Si j’aurais tant aimé échanger sous le manteau rapé des livres de poche imprimés à Venise, Mayence ou Amsterdam dans la halle d’une foire de la Renaissance, me voilà à construire des "communautés virtuelles" autour de documents sans "achevé d’imprimer". Me voilà à inverser la marche de l’objet (l’information) s’effaçant devant l’échange (la communication). Me voilà rédigeant des "messages" qui ne deviennent "documents" uniquement parce qu’une archive les conserve et les rend publics, et constitue ainsi en "collection" des poulets qui vous sont pourtant adressés à chacun ou chacune personnellement, par le merveilleux système technique et social de la messagerie.

Dans un très vieil article de 95 intitulé pompeusement "information et communication vont en bateau", (http://www.cru.fr/JRES95/actes/appl...) j’avais soulevé, face au web naissant, avec les mots de cette époque lointaine, le besoin de travailler les limites du document. De définir le "document" pour répondre au besoin du lecteur de rencontrer des frontières, qui font passer de la navigation à la lecture. J’étais bien en deça du danger qui voit le numérique remplacer une économie et une pratique liée au contenu, à la nécessaire attaque par la face nord qu’est la lecture, par un modèle social centré sur les techniques, les liens, les tuyaux et le flux. Une pratique de communication qui fait l’impasse sur le besoin d’acquisition de connaissances dans une situation de réflexion, de répétition, de décortiquage d’exemples.

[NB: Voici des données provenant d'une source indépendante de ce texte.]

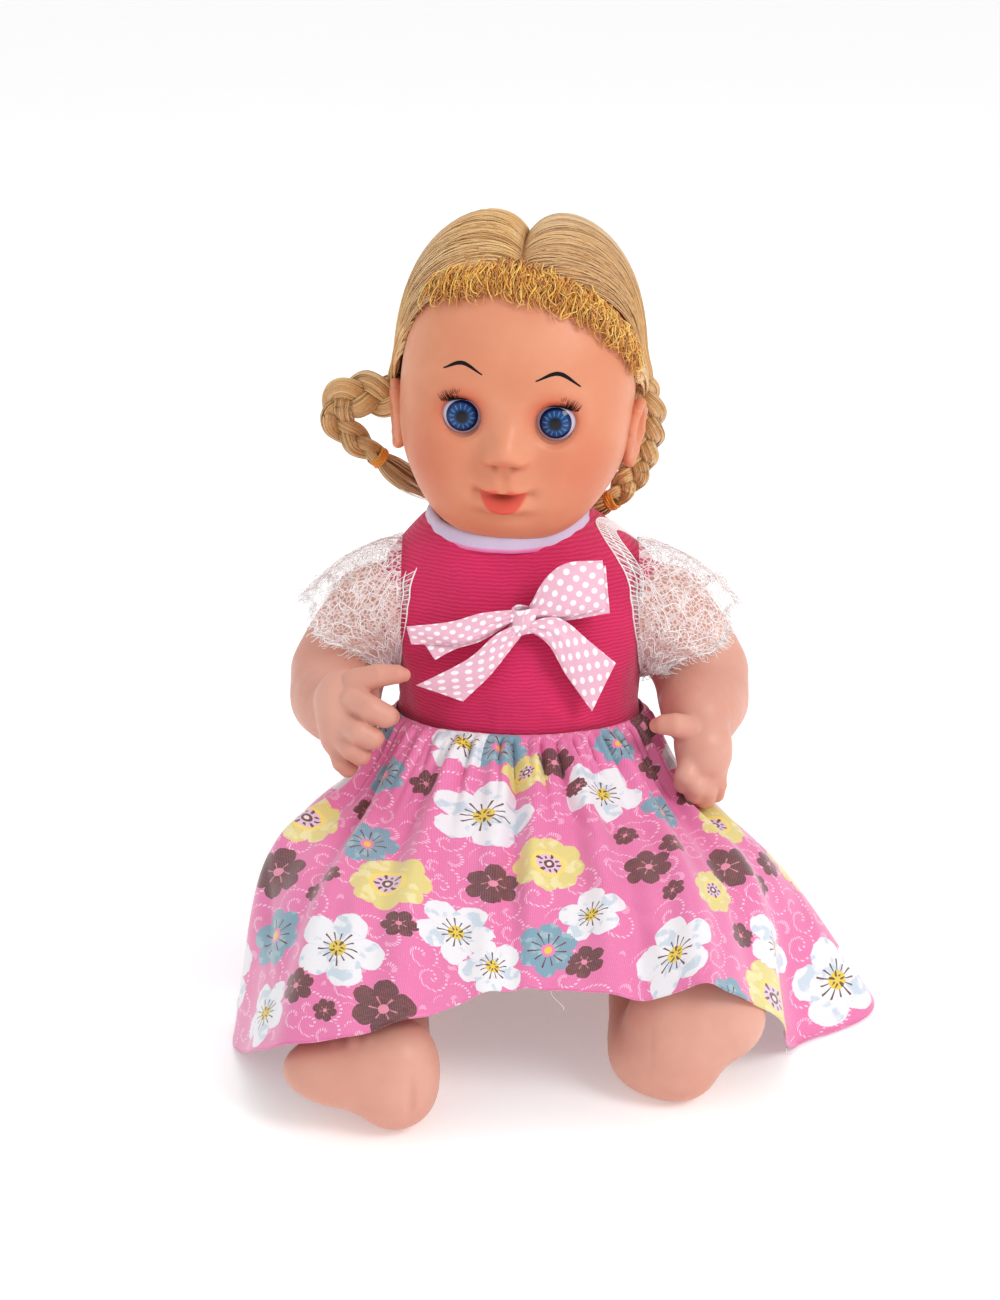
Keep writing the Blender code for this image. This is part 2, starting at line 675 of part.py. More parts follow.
HAIR_EDGE = (0, -24, 81)  # middle of the hairline
NAPE_EDGE = (0, 26, 12)
FRINGE_WIDTH = 11
BRAIDS = {  # beads of each braid, then the elastic and the end of the tail, on the right and the left
    "right": [(-45, 14, 56, 5), (-56, 14, 52, 5.5), (-63, 13, 43, 6), (-59, 13, 34, 5.5), (-53, 14, 29, 4.5)],
    "left": [(46, 17, 52, 5.5), (49, 17, 42, 6.5), (48, 17, 31, 6.5), (45, 17, 20, 5.5), (41, 17, 14, 4.5)],
}
TAILS = {
    "right": [(-48, 14, 24), (-30, 20, 6)],
    "left": [(36.5, 17, 10.5), (22, 21, 4)],
}


def hairline_normal():
    run = Vector(NAPE_EDGE) - Vector(HAIR_EDGE)
    return Vector((0, run.z, -run.y)).normalized()


def make_hair(frame):
    normal = hairline_normal()
    cap_form = skull_form(HAIR_GAP, False)
    keep_behind(cap_form, Vector(HAIR_EDGE), normal)
    cap = add_object("hair_cap", cap_form, "hair", frame)
    solidify(cap, HAIR_THICK)
    for side_name, side in SIDES.items():
        room = ball_form((side * (EAR[0] + 1), EAR[1], EAR[2]), (9, 10, 15))
        boolean(cap, add_object(f"{side_name}_ear_room", room, frame=frame))
    fringe_form = skull_form(HAIR_GAP, False)
    keep_behind(fringe_form, Vector(HAIR_EDGE) + normal * (GAP + FRINGE_WIDTH), normal)
    keep_behind(fringe_form, Vector(HAIR_EDGE) + normal * (GAP + HAIR_GAP), -normal)
    keep_behind(fringe_form, Vector((0, 0, 58)), Vector((0, 0, -1)))
    fringe = add_object("fringe", fringe_form, "hair", frame)
    solidify(fringe, HAIR_THICK)
    clear_skull = add_object("hair_room", skull_form(HAIR_GAP + HAIR_THICK + GAP, False), frame=frame)
    for side_name in SIDES:
        braid = add_object(f"{side_name}_braid", merged(bead_forms(BRAIDS[side_name], 3)), "hair", frame)
        soften(braid, 2.2, 0.2)
        boolean(braid, clear_skull)
        start, end = (Vector(point) for point in TAILS[side_name])
        run = (end - start).normalized()
        bulge = start + run * 9
        cone = rod_form(start, bulge, 2.4, 4, sides=12)
        tail = add_object(f"{side_name}_braid_tail", cone, "hair", frame)
        tip = rod_form(bulge - run * 0.5, end, 4, 1.5, sides=12)
        boolean(tail, add_object(f"{side_name}_tail_tip", tip, frame=frame), "UNION")
        ring = rod_form(start, start + run * HAIR_BAND_WIDTH, HAIR_BAND_RADIUS, sides=14)
        band = add_object(f"{side_name}_hair_band", ring, "elastic", frame)
        bore = rod_form(start - run, start + run * 4, 2.4 + GAP + 0.2, 2.9 + GAP + 0.4, sides=14)
        boolean(band, add_object(f"{side_name}_band_bore", bore, frame=frame))


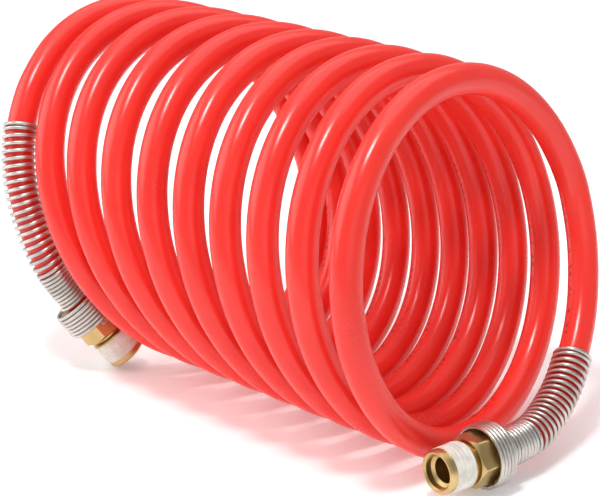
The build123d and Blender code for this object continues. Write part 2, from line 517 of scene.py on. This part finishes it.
@dataclass
class HoseRoute:
    """The hose's line: each end's points, and the leaning turns between them, in metres."""

    outlet_mouth: Point = (0.0852, -0.0359, 0.00985)
    outlet_direction: Point = (-0.1, -0.995, 0.0)
    outlet_collar_end: float = 0.0221
    outlet_straight: float = 0.0132
    outlet_route: list[Point] = field(default_factory=lambda: [
        (0.0862, 0.0119, 0.0122),
        (0.0823, 0.0264, 0.0190),
        (0.0753, 0.0424, 0.0339),
        (0.0682, 0.0511, 0.0507),
        (0.0635, 0.0534, 0.0637),
        (0.0600, 0.0525, 0.0758),
    ])
    inlet_mouth: Point = (-0.0566, -0.0310, 0.0045)
    inlet_direction: Point = (0.414, 0.485, -0.77)
    inlet_collar_end: float = 0.0248
    inlet_straight: float = 0.0102
    inlet_route: list[Point] = field(default_factory=lambda: [
        (-0.0742, -0.0517, 0.0406),
        (-0.0770, -0.0532, 0.0486),
        (-0.0814, -0.0544, 0.0623),
        (-0.0856, -0.0512, 0.0768),
        (-0.0883, -0.0464, 0.0860),
        (-0.0906, -0.0404, 0.0943),
    ])
    turn_radius: float = 0.0537
    axis_y: float = 0.0010
    axis_z: float = 0.0584625
    first_turn_x: float = 0.0647
    pitches: tuple[float, ...] = (
        0.0172, 0.0150, 0.0143, 0.0142, 0.0146, 0.0152, 0.0155, 0.0154, 0.0143, 0.0104,
    )
    lean_up: float = -0.0179
    lean_up_growth: float = -0.0077
    lean_side: float = -0.0006
    lean_side_growth: float = -0.0058
    points_per_turn: int = 18
    first_turn: float = -0.145
    last_turn: float = 9.085
    pitch_samples: int = 60
    line_resolution: int = 8

    def pitch_at(self, turn: float) -> float:
        """Give the pitch at a number of turns from the outlet end."""
        return float(np.interp(turn, range(len(self.pitches)), self.pitches))

    def axis_x(self, turn: float) -> float:
        """Give how far along X the coil's axis is at a number of turns."""
        steps = (np.arange(self.pitch_samples) + 0.5) * turn / self.pitch_samples
        return self.first_turn_x - turn * float(np.mean([self.pitch_at(s) for s in steps]))

    def turn_point(self, turn: float) -> Point:
        """Place one point of the leaning coil.

        Args:
            turn: How many turns from the outlet end.

        Returns:
            The control point, pushed out so that the smooth line keeps the coil's radius.
        """
        angle = 2.0 * math.pi * turn
        half = (len(self.pitches) - 1) / 2.0
        share = (turn - half) / half
        push = 1.0 / (0.75 + 0.25 * math.cos(2.0 * math.pi / self.points_per_turn))
        up = (self.lean_up + self.lean_up_growth * share) * math.cos(angle)
        side = (self.lean_side + self.lean_side_growth * share) * math.sin(angle)
        return (
            self.axis_x(turn) + (up + side) * push,
            self.axis_y - self.turn_radius * push * math.sin(angle),
            self.axis_z + self.turn_radius * push * math.cos(angle),
        )

    def end_points(self, end: HoseEnd) -> list[Point]:
        """List one end's route points, from the fitting's collar to the coil."""
        outlet = end is HoseEnd.OUTLET
        mouth = Vector(self.outlet_mouth if outlet else self.inlet_mouth)
        way = Vector(self.outlet_direction if outlet else self.inlet_direction).normalized()
        collar_end = self.outlet_collar_end if outlet else self.inlet_collar_end
        straight = self.outlet_straight if outlet else self.inlet_straight
        start = mouth - way * collar_end
        rest = self.outlet_route if outlet else self.inlet_route
        return [tuple(start), tuple(start - way * straight), *rest]

    def coil_points(self) -> list[Point]:
        """List the coil's control points, from the inlet end to the outlet end."""
        count = round((self.last_turn - self.first_turn) * self.points_per_turn)
        return [self.turn_point(t) for t in np.linspace(self.last_turn, self.first_turn, count)]

    def centreline(self) -> np.ndarray:
        """Draw the hose's smooth line, from the inlet fitting to the outlet fitting.

        Returns:
            Close-set points along the line, in metres.
        """
        points = [
            *self.end_points(HoseEnd.INLET),
            *self.coil_points(),
            *reversed(self.end_points(HoseEnd.OUTLET)),
        ]
        curve = bpy.data.curves.new("hose_line", "CURVE")
        curve.dimensions = "3D"
        curve.resolution_u = self.line_resolution
        spline = curve.splines.new("NURBS")
        spline.points.add(len(points) - 1)
        for place, point in zip(spline.points, points):
            place.co = (*point, 1.0)
        spline.order_u = 3
        spline.use_endpoint_u = True
        line = curve_line(curve)
        bpy.data.curves.remove(curve)
        return line


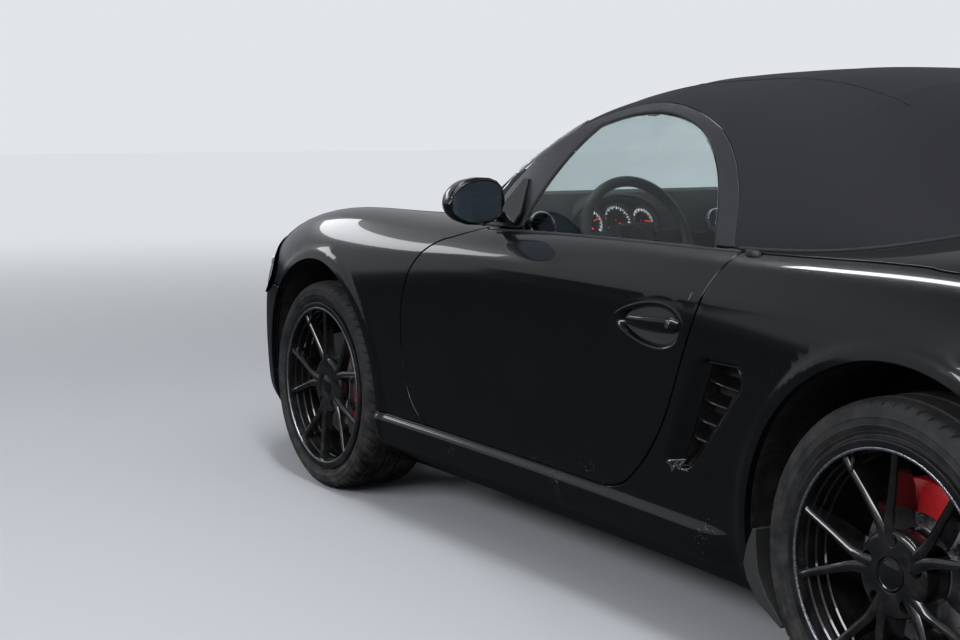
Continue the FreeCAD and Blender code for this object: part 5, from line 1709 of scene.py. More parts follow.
@dataclass
class Wheel:
    """One wheel: tyre, rim with five forked spokes, bolts, cap and brake disc."""

    place: str
    side: str
    axle: Pair
    track: float
    tyre_r: float
    tyre_w: float
    rim_w: float
    hub_y: float
    disc_r: float
    disc_t: float
    forks: int = 5
    first_fork: float = 75.0
    bolt_circle: float = 65.0
    periods: int = 68

    def __post_init__(self) -> None:
        """Works out the sizes that follow from the others."""
        self.middle = self.track / 2
        self.lip = self.rim_w / 2 + 13
        self.bead = self.rim_w / 2 - 2
        self.face = self.lip - 6
        self.hub = self.hub_y - self.middle
        self.centre = (self.axle[0], self.middle, self.axle[1])
        self.body = f"wheel_{self.place}_{self.side}"

    def name(self, part: str) -> str:
        """The name of one of this wheel's pieces."""
        return f"{self.place}_{part}_{self.side}"

    def build(self) -> None:
        """Makes the wheel's pieces on the left and mirrors them for the right."""
        rim = self.rim()
        pieces = [(self.tyre(), "rubber", "tyre"), (rim, "rim", "rim"),
                  (self.disc(), "disc", "disc"), (self.ring(), "rim", None),
                  (self.bolts(), "rim", None), (self.cap(), "rim", None),
                  (self.valve(), "rubber", None)]
        for piece, slot, node in pieces:
            if self.side == "right":
                flipped = Maker.mirrored(piece, piece.name + "_m")
                name = piece.name
                bpy.data.objects.remove(piece, do_unlink=True)
                flipped.name = name
                piece = flipped
            if node:
                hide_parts(self.name(node))
            dress(self.body, slot, piece)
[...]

Pour la remplacer par la "recherche", dans Google ou dans Kazaa, et le survol en html ou mp3.

L’article s’est perdu dans les limbes du réseau, certainement devenu un non-document, dont je garde seul (avec Google, qui m’a permis de le retrouver) un souvenir, une réminiscence.

C’est un avatar de la contradiction qui est fortement posée dans le "Pédauque" entre la tendance à l’abstraction du document posée par le numérique (séparer le sens de la forme, la forme du support, la structure de la réalisation, l’édition et la lecture,...) et la constitution dans le domaine documentaire d’une économie de l’attention, modèle propre aux médias. Avec cette économie, on retrouve partout les "effets Top 50", reproduction aggravée des grandes distributions bibliothéconomiques bien connues des bibliothécaires (peu de documents recoivent beaucoup de lecteurs, captent l’attention, quand la grande masse est peu lue,... mais justifie la création et le système éditorial ou le réseau des bibliothèques comme garants de la diversité).

Des trois caractères du document relevés par le "Pédauque", la "relation" est centrale dans l’organisation économique et sociale et la diffusion réticulaire des documents. La nécessité de faire connaître prime sur le travail du sens et du contenu. On le voit plus particulièrement encore en musique, et il n’est pas indifférent que les affrontements entre les industries du contenu et celles du matériel et des tuyaux soient aussi fort en ce domaine.

La "communication" est le véritable moteur de "l’information".

Pas étonnant que notre fier SMSI ait occulté la "communication" de son programme et de ses attendus. Et refusé de travailler les "droits de la communication" qui vont avec. Le pouvoir doit rester caché pour mieux dominer.